The painting depicts as its subject matter two groups of older children, four girls and five boys, with the girls apparently taunting or beckoning the boys. The girls are positioned to the left of the painting, the boys to the right, while in-between the two groups in the background appear a third group watching them; their appearance striking as they are fully dressed while the youth in the foreground stand naked or topless. Behind the onlookers, identified as Lycurgus and the mothers of the children, lies the city of Sparta, dominated by Mount Taygetus, from which the bodies of the society's "unfit" children were supposedly thrown into a ravine, to die from trauma or exposure.

The painting was begun in 1860 with Degas returning to the canvas to rework the piece over the following years, though it remained unfinished upon the artist's death. X-rays taken of the work during the early 21st century have revealed that Degas changed the positioning of the youths, their faces, and even their number; this last change resulted in the strange image of the four women in the foreground having ten legs among them. Degas' revisitation of the faces of the young people is often mentioned in art criticism, as it is believed the artist changed the features of the youths from the classic handsome Greek ideal, to a more urban modernistic look. The French art historian André Lemoisne, was first to note on this fact, remarking that the subjects had a contemporary Parisian look, more akin to the "gamins of Montmartre". More recent critics agree with Lemoisne, believing Degas was attempting to "update" his painting.

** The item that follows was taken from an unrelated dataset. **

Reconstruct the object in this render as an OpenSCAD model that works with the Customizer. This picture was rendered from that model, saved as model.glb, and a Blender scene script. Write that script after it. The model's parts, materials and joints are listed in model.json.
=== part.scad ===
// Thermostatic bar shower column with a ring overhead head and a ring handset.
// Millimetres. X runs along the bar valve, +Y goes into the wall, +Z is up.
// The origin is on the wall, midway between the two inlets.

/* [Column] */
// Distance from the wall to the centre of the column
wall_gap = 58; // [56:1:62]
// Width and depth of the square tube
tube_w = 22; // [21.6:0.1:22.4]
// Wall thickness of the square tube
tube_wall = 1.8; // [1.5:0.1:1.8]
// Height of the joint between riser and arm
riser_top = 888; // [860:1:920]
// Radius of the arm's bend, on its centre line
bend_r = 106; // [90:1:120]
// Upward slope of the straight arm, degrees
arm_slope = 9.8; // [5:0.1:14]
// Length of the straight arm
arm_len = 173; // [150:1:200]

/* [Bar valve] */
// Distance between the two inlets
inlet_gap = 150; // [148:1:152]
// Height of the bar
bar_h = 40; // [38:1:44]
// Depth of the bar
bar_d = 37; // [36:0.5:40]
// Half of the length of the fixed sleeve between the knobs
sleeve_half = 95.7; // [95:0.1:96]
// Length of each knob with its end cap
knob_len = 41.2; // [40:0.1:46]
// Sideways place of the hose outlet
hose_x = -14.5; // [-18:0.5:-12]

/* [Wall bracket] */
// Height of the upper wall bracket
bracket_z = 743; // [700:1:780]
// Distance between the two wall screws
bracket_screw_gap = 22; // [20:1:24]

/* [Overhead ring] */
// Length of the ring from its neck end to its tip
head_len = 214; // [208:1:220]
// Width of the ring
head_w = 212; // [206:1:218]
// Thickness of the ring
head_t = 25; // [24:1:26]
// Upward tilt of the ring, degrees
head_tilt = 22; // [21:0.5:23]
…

A second full-scale version of the painting exists, held by the Art Institute of Chicago. This version is much less finished, but it shows a vastly different background, with a more detailed landscape and a large architectural structure, around which the characters in the background are resting. The work also shows how Degas changed the number of foreground figures with an additional boy on the right of the painting.